#### [Materials provided]
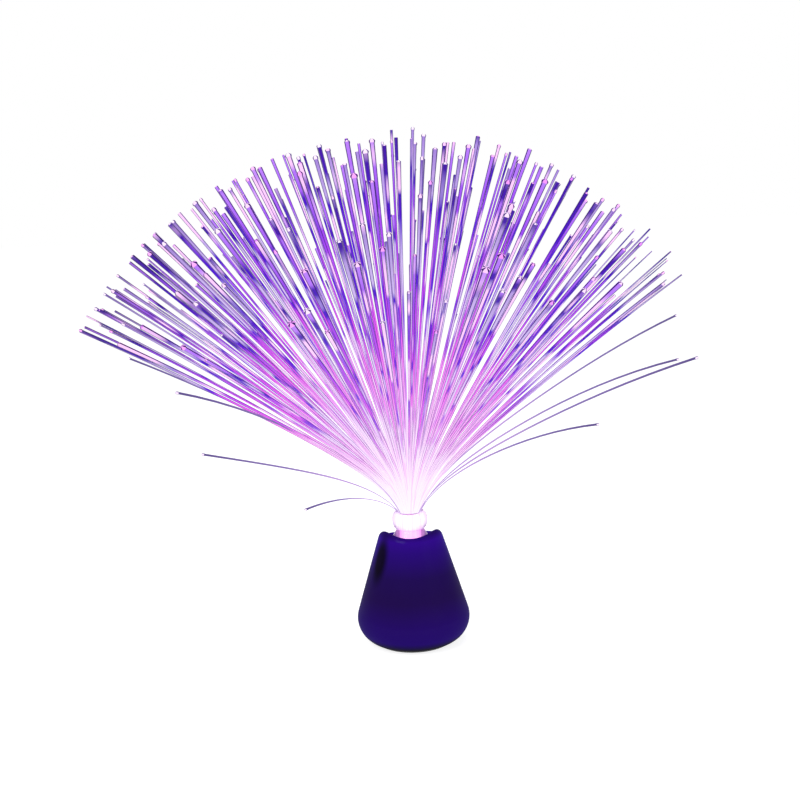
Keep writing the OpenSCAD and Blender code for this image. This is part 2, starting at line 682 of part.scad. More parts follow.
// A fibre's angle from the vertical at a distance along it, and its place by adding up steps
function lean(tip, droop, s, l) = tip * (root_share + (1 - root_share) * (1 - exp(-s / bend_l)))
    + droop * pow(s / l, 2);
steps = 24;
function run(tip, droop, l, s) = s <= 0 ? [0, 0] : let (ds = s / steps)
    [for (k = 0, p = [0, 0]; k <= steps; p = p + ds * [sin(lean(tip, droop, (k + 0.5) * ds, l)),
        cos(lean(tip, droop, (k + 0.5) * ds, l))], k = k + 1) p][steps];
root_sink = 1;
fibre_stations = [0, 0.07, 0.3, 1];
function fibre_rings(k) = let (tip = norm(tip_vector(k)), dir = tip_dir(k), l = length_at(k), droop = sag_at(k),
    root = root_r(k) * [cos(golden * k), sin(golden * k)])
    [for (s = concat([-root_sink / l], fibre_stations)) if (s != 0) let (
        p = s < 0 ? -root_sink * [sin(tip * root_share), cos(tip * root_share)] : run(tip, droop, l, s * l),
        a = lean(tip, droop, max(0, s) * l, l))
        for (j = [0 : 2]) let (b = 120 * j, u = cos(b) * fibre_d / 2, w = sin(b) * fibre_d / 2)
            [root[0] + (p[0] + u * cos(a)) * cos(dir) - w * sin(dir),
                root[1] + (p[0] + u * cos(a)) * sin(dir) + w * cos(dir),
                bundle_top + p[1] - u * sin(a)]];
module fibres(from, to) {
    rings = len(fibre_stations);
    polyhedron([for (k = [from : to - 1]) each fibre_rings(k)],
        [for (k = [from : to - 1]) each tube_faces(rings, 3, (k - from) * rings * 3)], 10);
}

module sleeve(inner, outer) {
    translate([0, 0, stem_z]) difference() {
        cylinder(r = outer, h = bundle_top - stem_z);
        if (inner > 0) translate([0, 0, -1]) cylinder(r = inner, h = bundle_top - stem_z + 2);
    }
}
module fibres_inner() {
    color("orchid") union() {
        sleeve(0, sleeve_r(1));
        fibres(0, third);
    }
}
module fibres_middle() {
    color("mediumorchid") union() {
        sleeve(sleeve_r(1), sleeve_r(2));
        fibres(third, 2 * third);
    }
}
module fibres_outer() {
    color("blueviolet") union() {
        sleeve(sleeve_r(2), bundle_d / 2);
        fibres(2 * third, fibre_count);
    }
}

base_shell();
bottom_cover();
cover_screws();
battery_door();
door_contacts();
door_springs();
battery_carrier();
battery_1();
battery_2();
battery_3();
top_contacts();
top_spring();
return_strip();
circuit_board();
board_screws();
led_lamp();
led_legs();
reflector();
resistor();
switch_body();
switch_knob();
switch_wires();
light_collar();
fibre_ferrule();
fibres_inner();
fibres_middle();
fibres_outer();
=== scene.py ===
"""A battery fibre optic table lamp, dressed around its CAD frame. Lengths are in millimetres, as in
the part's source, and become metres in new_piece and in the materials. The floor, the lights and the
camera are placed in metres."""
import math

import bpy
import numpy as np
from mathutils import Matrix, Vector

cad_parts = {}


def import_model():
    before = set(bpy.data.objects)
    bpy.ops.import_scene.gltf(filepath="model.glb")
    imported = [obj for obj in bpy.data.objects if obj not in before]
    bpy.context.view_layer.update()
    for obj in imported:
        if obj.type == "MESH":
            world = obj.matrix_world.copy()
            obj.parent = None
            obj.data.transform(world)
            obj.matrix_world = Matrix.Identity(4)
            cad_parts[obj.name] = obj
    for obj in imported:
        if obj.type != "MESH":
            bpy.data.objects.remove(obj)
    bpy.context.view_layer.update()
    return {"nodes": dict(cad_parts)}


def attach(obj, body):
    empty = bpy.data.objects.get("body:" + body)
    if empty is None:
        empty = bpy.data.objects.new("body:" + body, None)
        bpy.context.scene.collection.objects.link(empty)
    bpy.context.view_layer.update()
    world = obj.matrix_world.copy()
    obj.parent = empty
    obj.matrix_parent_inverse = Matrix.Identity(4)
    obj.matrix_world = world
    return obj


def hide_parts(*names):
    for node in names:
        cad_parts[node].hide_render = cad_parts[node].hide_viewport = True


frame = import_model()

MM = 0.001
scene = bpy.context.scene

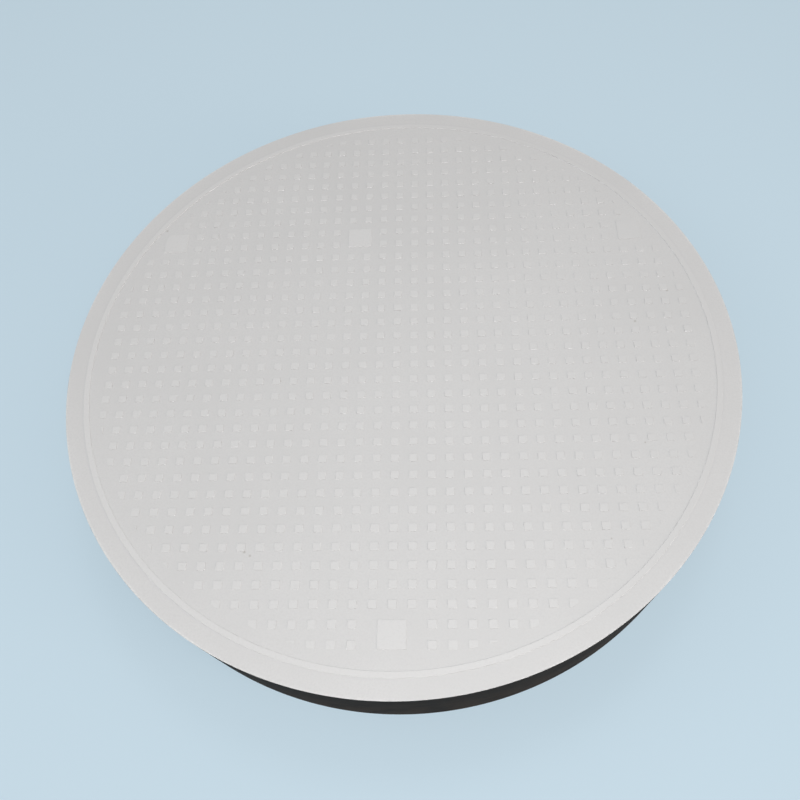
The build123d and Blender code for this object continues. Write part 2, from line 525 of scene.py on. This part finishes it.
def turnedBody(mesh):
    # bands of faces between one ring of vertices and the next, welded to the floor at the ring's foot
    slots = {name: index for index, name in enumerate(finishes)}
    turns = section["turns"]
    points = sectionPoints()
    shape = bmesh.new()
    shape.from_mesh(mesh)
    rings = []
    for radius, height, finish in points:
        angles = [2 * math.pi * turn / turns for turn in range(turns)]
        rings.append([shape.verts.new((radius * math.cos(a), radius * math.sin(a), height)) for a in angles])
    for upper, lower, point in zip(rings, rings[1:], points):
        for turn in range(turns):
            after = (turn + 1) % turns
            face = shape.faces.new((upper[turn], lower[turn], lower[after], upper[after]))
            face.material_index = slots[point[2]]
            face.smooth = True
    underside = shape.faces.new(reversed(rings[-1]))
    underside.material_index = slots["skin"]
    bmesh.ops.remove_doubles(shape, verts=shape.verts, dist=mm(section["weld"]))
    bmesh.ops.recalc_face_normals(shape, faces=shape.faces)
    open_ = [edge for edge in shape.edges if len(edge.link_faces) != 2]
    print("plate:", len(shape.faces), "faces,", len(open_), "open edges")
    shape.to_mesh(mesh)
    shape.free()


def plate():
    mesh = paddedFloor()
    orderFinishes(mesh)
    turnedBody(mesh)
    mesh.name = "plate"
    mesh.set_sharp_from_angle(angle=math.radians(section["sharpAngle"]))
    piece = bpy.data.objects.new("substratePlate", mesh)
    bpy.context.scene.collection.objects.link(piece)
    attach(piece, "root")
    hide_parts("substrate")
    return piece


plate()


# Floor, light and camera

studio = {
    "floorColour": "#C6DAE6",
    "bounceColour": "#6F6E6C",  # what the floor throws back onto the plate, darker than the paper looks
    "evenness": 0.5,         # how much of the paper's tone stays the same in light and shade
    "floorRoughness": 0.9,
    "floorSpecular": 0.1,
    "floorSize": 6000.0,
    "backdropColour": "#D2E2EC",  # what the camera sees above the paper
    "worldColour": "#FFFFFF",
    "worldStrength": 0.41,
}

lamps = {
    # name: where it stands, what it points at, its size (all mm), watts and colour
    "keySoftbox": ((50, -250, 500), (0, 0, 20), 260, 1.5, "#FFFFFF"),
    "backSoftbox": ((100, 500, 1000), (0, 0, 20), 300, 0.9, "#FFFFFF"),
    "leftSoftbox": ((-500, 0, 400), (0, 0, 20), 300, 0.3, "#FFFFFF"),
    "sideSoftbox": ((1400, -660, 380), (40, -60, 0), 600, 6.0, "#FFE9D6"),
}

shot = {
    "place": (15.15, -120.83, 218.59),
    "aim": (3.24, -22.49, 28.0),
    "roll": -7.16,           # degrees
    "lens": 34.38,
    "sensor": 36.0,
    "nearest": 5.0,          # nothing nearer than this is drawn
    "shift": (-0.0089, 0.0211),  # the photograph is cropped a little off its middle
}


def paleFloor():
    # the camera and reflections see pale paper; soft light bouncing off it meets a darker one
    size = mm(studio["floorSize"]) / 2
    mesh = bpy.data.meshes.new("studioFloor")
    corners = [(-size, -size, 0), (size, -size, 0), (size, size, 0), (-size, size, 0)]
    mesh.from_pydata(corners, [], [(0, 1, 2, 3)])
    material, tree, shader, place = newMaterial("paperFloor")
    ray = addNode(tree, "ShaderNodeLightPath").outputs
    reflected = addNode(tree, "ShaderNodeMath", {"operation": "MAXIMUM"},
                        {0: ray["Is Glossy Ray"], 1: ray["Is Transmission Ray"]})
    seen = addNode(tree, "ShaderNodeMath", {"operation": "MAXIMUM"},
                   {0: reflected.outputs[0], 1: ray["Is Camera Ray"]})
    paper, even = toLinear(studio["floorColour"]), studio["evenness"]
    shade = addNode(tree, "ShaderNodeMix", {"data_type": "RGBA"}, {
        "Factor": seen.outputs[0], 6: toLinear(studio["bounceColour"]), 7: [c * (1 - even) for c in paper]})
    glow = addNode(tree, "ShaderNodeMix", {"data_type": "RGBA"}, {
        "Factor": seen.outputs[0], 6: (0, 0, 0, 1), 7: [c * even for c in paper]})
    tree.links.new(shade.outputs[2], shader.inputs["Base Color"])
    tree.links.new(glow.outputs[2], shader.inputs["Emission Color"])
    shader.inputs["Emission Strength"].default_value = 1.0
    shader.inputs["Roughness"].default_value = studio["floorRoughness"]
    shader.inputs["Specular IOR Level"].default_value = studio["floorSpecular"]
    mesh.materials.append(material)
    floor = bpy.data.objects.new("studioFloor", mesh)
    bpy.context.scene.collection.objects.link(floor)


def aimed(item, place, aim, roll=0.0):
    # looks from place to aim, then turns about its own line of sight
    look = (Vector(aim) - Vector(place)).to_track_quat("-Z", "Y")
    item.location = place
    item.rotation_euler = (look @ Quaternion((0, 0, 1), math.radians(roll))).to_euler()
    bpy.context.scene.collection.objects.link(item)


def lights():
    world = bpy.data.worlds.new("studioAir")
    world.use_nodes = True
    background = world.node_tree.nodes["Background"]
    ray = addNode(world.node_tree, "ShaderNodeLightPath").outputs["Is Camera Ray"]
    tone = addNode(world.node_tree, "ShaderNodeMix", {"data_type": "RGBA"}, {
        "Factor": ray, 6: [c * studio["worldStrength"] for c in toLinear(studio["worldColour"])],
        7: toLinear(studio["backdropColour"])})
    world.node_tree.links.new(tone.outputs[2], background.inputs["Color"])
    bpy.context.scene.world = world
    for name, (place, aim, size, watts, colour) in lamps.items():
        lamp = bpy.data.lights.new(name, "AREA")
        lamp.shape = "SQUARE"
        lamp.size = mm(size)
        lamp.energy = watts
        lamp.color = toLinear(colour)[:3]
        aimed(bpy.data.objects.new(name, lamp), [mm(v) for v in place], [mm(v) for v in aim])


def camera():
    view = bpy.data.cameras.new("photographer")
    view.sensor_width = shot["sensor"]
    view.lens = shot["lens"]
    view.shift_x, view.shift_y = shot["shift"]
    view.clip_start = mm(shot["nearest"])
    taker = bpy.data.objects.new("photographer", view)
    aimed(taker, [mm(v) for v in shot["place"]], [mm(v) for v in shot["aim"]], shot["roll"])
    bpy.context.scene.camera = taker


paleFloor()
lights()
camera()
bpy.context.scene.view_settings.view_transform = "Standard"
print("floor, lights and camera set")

#### [Work to be completed]
What do the lines above say from the one containing "base_shell();" down to the one containing "frame = import_model()"? Return them exactly, both end lines included, and only them.

#### [Solved exercise]
base_shell();
bottom_cover();
cover_screws();
battery_door();
door_contacts();
door_springs();
battery_carrier();
battery_1();
battery_2();
battery_3();
top_contacts();
top_spring();
return_strip();
circuit_board();
board_screws();
led_lamp();
led_legs();
reflector();
resistor();
switch_body();
switch_knob();
switch_wires();
light_collar();
fibre_ferrule();
fibres_inner();
fibres_middle();
fibres_outer();
=== scene.py ===
"""A battery fibre optic table lamp, dressed around its CAD frame. Lengths are in millimetres, as in
the part's source, and become metres in new_piece and in the materials. The floor, the lights and the
camera are placed in metres."""
import math

import bpy
import numpy as np
from mathutils import Matrix, Vector

cad_parts = {}


def import_model():
    before = set(bpy.data.objects)
    bpy.ops.import_scene.gltf(filepath="model.glb")
    imported = [obj for obj in bpy.data.objects if obj not in before]
    bpy.context.view_layer.update()
    for obj in imported:
        if obj.type == "MESH":
            world = obj.matrix_world.copy()
            obj.parent = None
            obj.data.transform(world)
            obj.matrix_world = Matrix.Identity(4)
            cad_parts[obj.name] = obj
    for obj in imported:
        if obj.type != "MESH":
            bpy.data.objects.remove(obj)
    bpy.context.view_layer.update()
    return {"nodes": dict(cad_parts)}


def attach(obj, body):
    empty = bpy.data.objects.get("body:" + body)
    if empty is None:
        empty = bpy.data.objects.new("body:" + body, None)
        bpy.context.scene.collection.objects.link(empty)
    bpy.context.view_layer.update()
    world = obj.matrix_world.copy()
    obj.parent = empty
    obj.matrix_parent_inverse = Matrix.Identity(4)
    obj.matrix_world = world
    return obj


def hide_parts(*names):
    for node in names:
        cad_parts[node].hide_render = cad_parts[node].hide_viewport = True


frame = import_model()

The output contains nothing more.